The custom, they told me, dates back to the Roman oppression of Israel (yes, before the Roman imperialists renamed it Palestine and imported foreign people, the land was called Israel and the people who lived there were Jews). The clandestine cheders (Jewish schools) would hold class in the fields. If the Roman soldiers or the treacherous collaborators walked by (Et tu, shtoonk?) the aspiring yeshiva bochurim hid their parchments and strung their bows. (Similar to the dreidel story with the Greeks.)
 
A man that I know (not very well) dresses in typical Chassidic garb on Shabbat: black coat, black hat. But he doesn’t have a long flowing beard; he doesn’t have any beard at all. In fact, not a hair grows on his head or face, even eyebrows.
 
In Soviet Russia the Yevsektzia, the Jewish Communists (et tu?) took a fanatical interest in persecuting the clandestine chedorim in the basements.
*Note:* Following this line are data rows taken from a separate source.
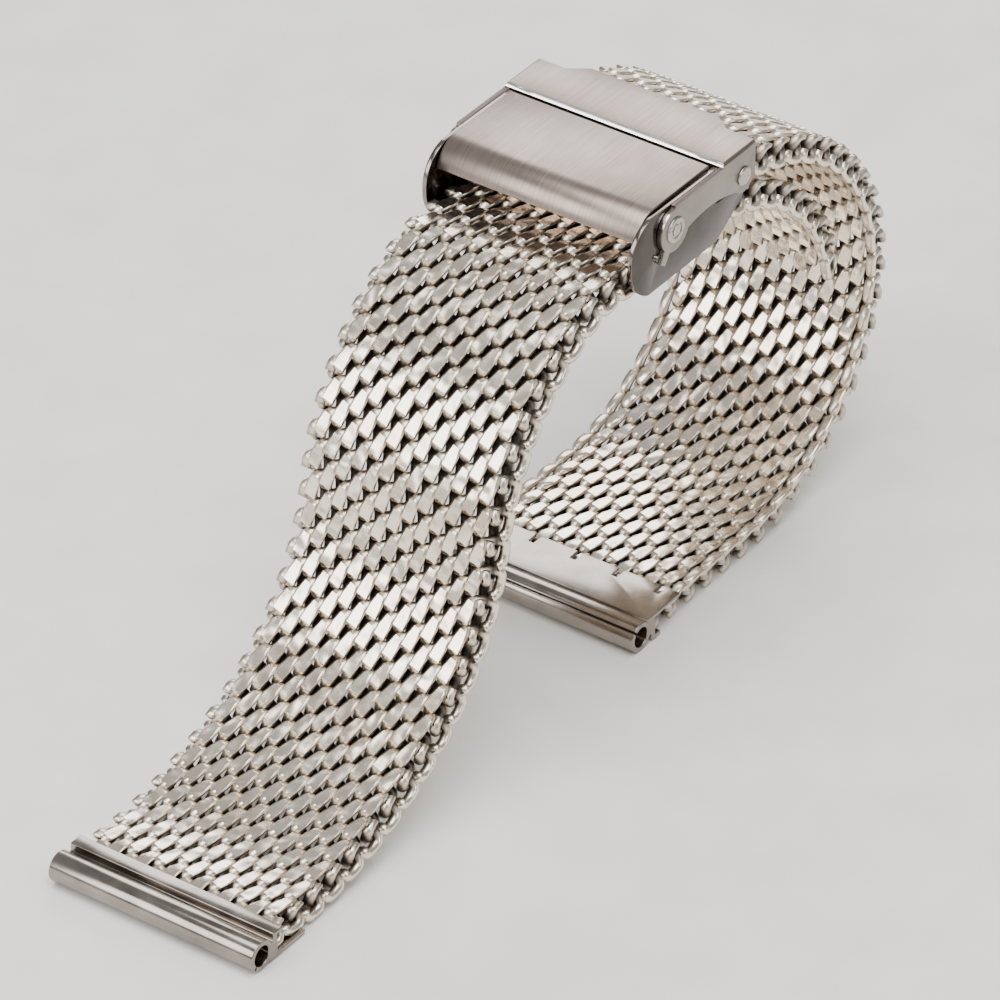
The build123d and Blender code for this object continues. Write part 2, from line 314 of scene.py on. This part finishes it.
@dataclass(frozen=True)
class TurnedPin(Finish):
    """Steel bar turned and riveted over: fine marks from the tool, duller in the low places."""

    name: str = "turned_steel_rivet"
    light: str = "#c9c1b9"
    dark: str = "#8f867d"
    mark_mm: float = 0.16
    mark_depth_mm: float = 0.02
    roughness: tuple[float, float] = (0.23, 0.38)

    def build(self, tree: bpy.types.NodeTree, shader: bpy.types.Node) -> None:
        """Draws the tool's marks as fine noise and darkens the low places."""
        marks = noise(tree, self.mark_mm, detail=3.0)
        tone = ramp(tree, marks, ((0.3, self.dark), (0.6, self.light)))
        rough = spread(tree, marks, (0.0, 1.0), self.roughness)
        normal = relief(tree, marks, strength=0.2, depth_mm=self.mark_depth_mm)
        self.bare_metal(tree, shader, tone, rough, normal)


@dataclass(frozen=True)
class PaperFloor(Finish):
    """Pale coated paper: an even matt sheet with a faint fibre."""

    name: str = "pale_coated_paper"
    light: str = "#efede9"
    dark: str = "#e9e6e1"
    fibre_mm: float = 8.0
    roughness: float = 0.75

    def build(self, tree: bpy.types.NodeTree, shader: bpy.types.Node) -> None:
        """Mottles the paper very slightly."""
        fibre = noise(tree, self.fibre_mm, detail=3.0)
        tone = ramp(tree, fibre, ((0.35, self.dark), (0.65, self.light)))
        shader.inputs["Roughness"].default_value = self.roughness
        tree.links.new(tone, shader.inputs["Base Color"])


class Facing(Enum):
    """The way that a rolled end holds its strap: from its start onward, or back from its end."""

    ONWARD = 1
    BACKWARD = -1


@dataclass
class Course:
    """The middle line of a strap in the X-Z plane, as arcs that follow on from each other."""

    start: tuple[float, float]
    heading: float
    bends: tuple[tuple[float, float], ...]

    def at(self, along: float) -> tuple[Vector, float]:
        """Finds a place on the line.

        Args:
            along: the distance from the start, in metres.

        Returns:
            The point and the heading there, in degrees from +X towards +Z.
        """
        here, heading, left = Vector((self.start[0], 0, self.start[1])), self.heading, along
        for i, (length, turn) in enumerate(self.bends):
            run = left if i == len(self.bends) - 1 else min(left, length)
            swung = turn * run / length
            radius = length / math.radians(turn) if turn else 0.0
            ahead = radius * math.sin(math.radians(swung)) if turn else run
            aside = radius * (1 - math.cos(math.radians(swung))) if turn else 0.0
            c, s = math.cos(math.radians(heading)), math.sin(math.radians(heading))
            here = here + Vector((ahead * c - aside * s, 0, ahead * s + aside * c))
            heading += swung
            left -= run
            if left <= 0:
                break
        return here, heading


@dataclass
class Stretch:
    """A run of rows that one CAD body carries."""

    body: str
    node: str
    rows: int


@dataclass
class Crimp:
    """Where a rolled end holds the mesh: its web, and how far its lip and its inner plate reach.

    Near a lug end the crowns are also ground flat, by a depth that fades out along the strap.
    """

    axis: float
    facing: Facing
    web: float
    lip: float
    plate: float
    ground: float = 0.0
    sheet: float = 0.35 * MM
    slack: float = 0.02 * MM
    lip_fade: float = 0.3 * MM
    plate_fade: float = 0.8 * MM
    ground_reach: float = 8 * MM
    ground_fade: float = 16 * MM

    def pinch(self, vert: bmesh.types.BMVert, middle: float, high: float) -> None:
        """Squeezes one point of a spiral into the room that the rolled end leaves.

        Args:
            vert: the point, with the spiral's middle at the origin.
            middle: how far along the strap the spiral lies.
            high: half the mesh's thickness.
        """
        way = self.facing.value
        away = way * (middle + vert.co.x - self.axis)
        if away < self.web:
            vert.co.x = self.axis + way * self.web - middle
            away = self.web
        depth = self.sheet + self.slack
        top = high - depth * fade(away, self.lip, self.lip_fade)
        bottom = -high + depth * fade(away, self.plate, self.plate_fade)
        flat = high - self.ground * fade(away, self.ground_reach, self.ground_fade)
        vert.co.z = bottom + (max(-flat, min(flat, vert.co.z)) + high) * (top - bottom) / (2 * high)


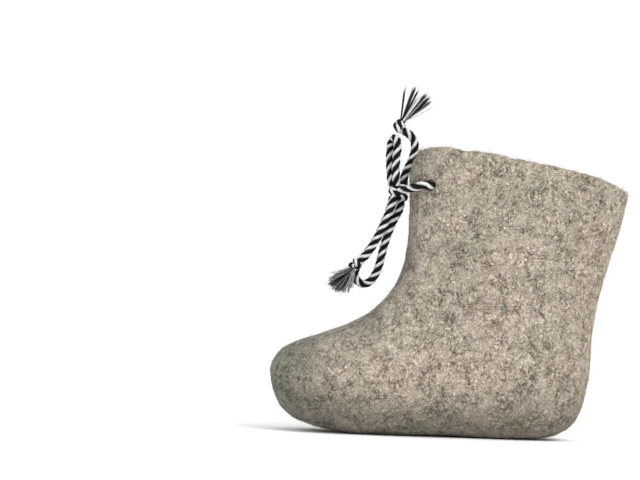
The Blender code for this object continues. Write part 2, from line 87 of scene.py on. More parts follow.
@contextmanager
def edit_mode(piece: bpy.types.Object) -> Iterator[None]:
    """Holds one object in edit mode with all of it selected.

    Args:
        piece: The mesh object to edit.

    Yields:
        Nothing, once the object is in edit mode.
    """
    pick_only(piece)
    bpy.ops.object.mode_set(mode="EDIT")
    bpy.ops.mesh.select_all(action="SELECT")
    yield
    bpy.ops.object.mode_set(mode="OBJECT")


def apply_modifier(piece: bpy.types.Object, kind: str, **settings: object) -> None:
    """Adds a modifier with the given settings and applies it.

    Args:
        piece: The mesh object.
        kind: The modifier's type.
        **settings: The modifier's own settings.
    """
    pick_only(piece)
    modifier = piece.modifiers.new(kind.lower(), kind)
    for key, value in settings.items():
        setattr(modifier, key, value)
    bpy.ops.object.modifier_apply(modifier=modifier.name)


def coordinates(piece: bpy.types.Object) -> np.ndarray:
    """Reads a mesh's points as an array of rows.

    Args:
        piece: The mesh object.

    Returns:
        One row of x, y and z for each point.
    """
    rows = np.empty(len(piece.data.vertices) * 3, np.float32)
    piece.data.vertices.foreach_get("co", rows)
    return rows.reshape(-1, 3).astype(float)


def set_coordinates(piece: bpy.types.Object, rows: np.ndarray) -> None:
    """Writes a mesh's points from an array of rows."""
    piece.data.vertices.foreach_set("co", rows.astype(np.float32).ravel())
    piece.data.update()


def point_normals(piece: bpy.types.Object) -> np.ndarray:
    """Reads the unit normals at a mesh's points.

    Args:
        piece: The mesh object.

    Returns:
        One row of x, y and z for each point.
    """
    rows = np.empty(len(piece.data.vertices) * 3, np.float32)
    piece.data.vertex_normals.foreach_get("vector", rows)
    return rows.reshape(-1, 3).astype(float)


def copy_of_solid(node: str, name: str) -> bpy.types.Object:
    """Copies a CAD node's mesh to a new object, merged and made of quads where it can be.

    Args:
        node: The CAD node's name.
        name: The new object's name.

    Returns:
        The new mesh object, at the origin.
    """
    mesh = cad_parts[node].data.copy()
    mesh.name = name
    mesh.materials.clear()
    piece = bpy.data.objects.new(name, mesh)
    bpy.context.scene.collection.objects.link(piece)
    if mesh.has_custom_normals:
        pick_only(piece)
        bpy.ops.mesh.customdata_custom_splitnormals_clear()
    with edit_mode(piece):
        bpy.ops.mesh.remove_doubles(threshold=1e-6)
        bpy.ops.mesh.tris_convert_to_quads()
    return piece


def mesh_piece(name: str, points: np.ndarray, faces: Sequence[Sequence[int]]) -> bpy.types.Object:
    """Makes a mesh object from points and faces.

    Args:
        name: The new object's name.
        points: One row of x, y and z for each point.
        faces: The point numbers of each face, in order round it.

    Returns:
        The new mesh object, at the origin, with smooth faces.
    """
    mesh = bpy.data.meshes.new(name)
    mesh.from_pydata(points.tolist(), [], faces)
    mesh.polygons.foreach_set("use_smooth", np.ones(len(mesh.polygons), bool))
    mesh.update()
    piece = bpy.data.objects.new(name, mesh)
    bpy.context.scene.collection.objects.link(piece)
    return piece


def face_values(piece: bpy.types.Object, name: str, values: np.ndarray) -> None:
    """Stores one number for each face, for the finish to read.

    Args:
        piece: The mesh object.
        name: The attribute's name.
        values: One number for each face.
    """
    attribute = piece.data.attributes.new(name, "FLOAT", "FACE")
    attribute.data.foreach_set("value", values.astype(np.float32))


def join_pieces(pieces: Sequence[bpy.types.Object], name: str) -> bpy.types.Object:
    """Joins mesh objects into the first of them.

    Args:
        pieces: The objects.
        name: The joined object's name.

    Returns:
        The joined object.
    """
    bpy.ops.object.select_all(action="DESELECT")
    for piece in pieces:
        piece.select_set(True)
    joined = pieces[0]
    bpy.context.view_layer.objects.active = joined
    bpy.ops.object.join()
    joined.name = joined.data.name = name
    return joined


def smooth_line(points: np.ndarray, step: float) -> np.ndarray:
    """Reads an evenly spaced line from the smooth curve through the given points.

    Args:
        points: The points that the curve passes, in order.
        step: The wanted distance between the line's points.

    Returns:
        The line's points, both ends kept.
    """
    padded = np.vstack((2 * points[0] - points[1], points, 2 * points[-1] - points[-2]))
    readings_per_point = 24
    rough = []
    for place in np.linspace(0, len(points) - 1, readings_per_point * len(points)):
        start = min(int(place), len(points) - 2)
        t = place - start
        before, left, right, after = padded[start : start + 4]
        rough.append(
            0.5 * (2 * left + (right - before) * t + (2 * before - 5 * left + 4 * right - after) * t**2
                   + (3 * left - before - 3 * right + after) * t**3)
        )
    rough = np.array(rough)
    along = lengths_along(rough)
    wanted = np.linspace(0, along[-1], max(3, round(along[-1] / step) + 1))
    return np.column_stack([np.interp(wanted, along, rough[:, axis]) for axis in range(3)])


def lengths_along(line: np.ndarray) -> np.ndarray:
    """The length from a line's start to each of its points."""
    return np.concatenate(([0.0], np.cumsum(np.linalg.norm(np.diff(line, axis=0), axis=1))))


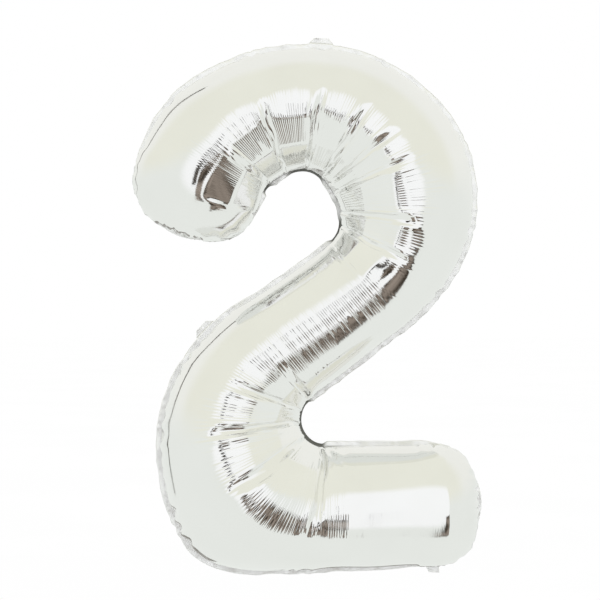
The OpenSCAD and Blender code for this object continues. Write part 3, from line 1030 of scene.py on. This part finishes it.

If the Russian soldiers or the treacherous collaborators walked by the aspiring yeshiva bochurim hid their worn books and started playing red light green light.  
 
One boy was lookout, and when he sounded the alarm and the books were shoved away, one page fell out. The lookout was grabbed by the neck and asked to identify the non-Russian script on the page. He was thrown into a dark, damp cell for the night. And for the next day. Luckily he was released to his parents. He grew up married, had children, raised them as true Chassidim and finally was allowed to leave the Motherland. But his beard had never grown in, and after that night at Gulag-for-kids his hair fell out.
 
So I have been told. I never asked the lookout to verify the story. I’m glad my kids can learn outside of basements and take scheduled breaks to play red light green light. And on balance, even though I’d rather have shot bows and arrows, I’ll even forgive those teachers who took us on archery-deprived picnics.